Here we are – Sunday 14th of March – its Mother’s Day and again my timeline is filled with loving pictures of their mums and appreciation for women.

This is where I get angry, disgusted and confused. All the women highlighted here, Meghan, Sarah, Blessing, Caroline Flack they were first and foremost women, then they are someone’s sister, mother, wife, best friend etc. How do we as a society truly say we support women, we want gender equality, women should challenge and speak up but at every chance, find a way to silence her – be it by bullying, harassing, blackmailing, gaslighting her, telling her she is saying too much, assassinating her character or worst still assassinating her…
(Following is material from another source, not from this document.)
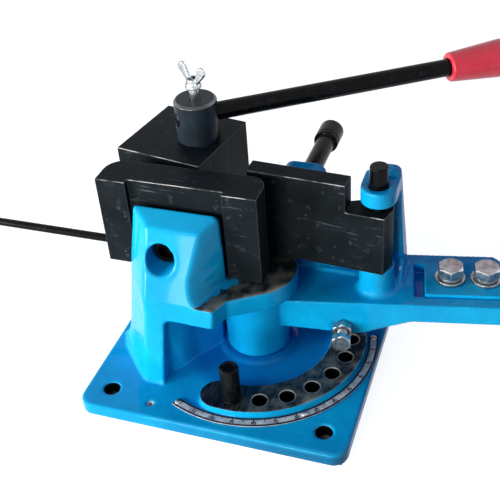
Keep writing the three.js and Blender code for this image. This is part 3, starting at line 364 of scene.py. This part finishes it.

I realise I am a very “black” or “white” person, you know - “hot” or “cold”. I truly despise the “grey” or “lukewarm” areas. So, I’ll rather feel like a society does or does not support gender equality so at least I know where I stand. As Trevor Noah frequently jokes, racism is South Africa was “better” because it was obvious – you had signs saying “white only” or “no blacks allowed”. Basically – you knew where you stood.

Unfortunately, this is not our reality. We live in a society filled with grey areas. Grey can be ok when you are talking about colour palettes to paint your house, BUT, when it comes to human life, when it comes to women’s life, her right to speak, her right to be included and heard, we cannot have Grey! No, it doesn’t work and in my opinion, it is worst because it gives a false sense of progress - it is frustrating and infuriating. This type of grey can truly cause someone their life! Let this week serve as a reminder of that – we are nowhere where we need to be as a society! We need more actions – less words!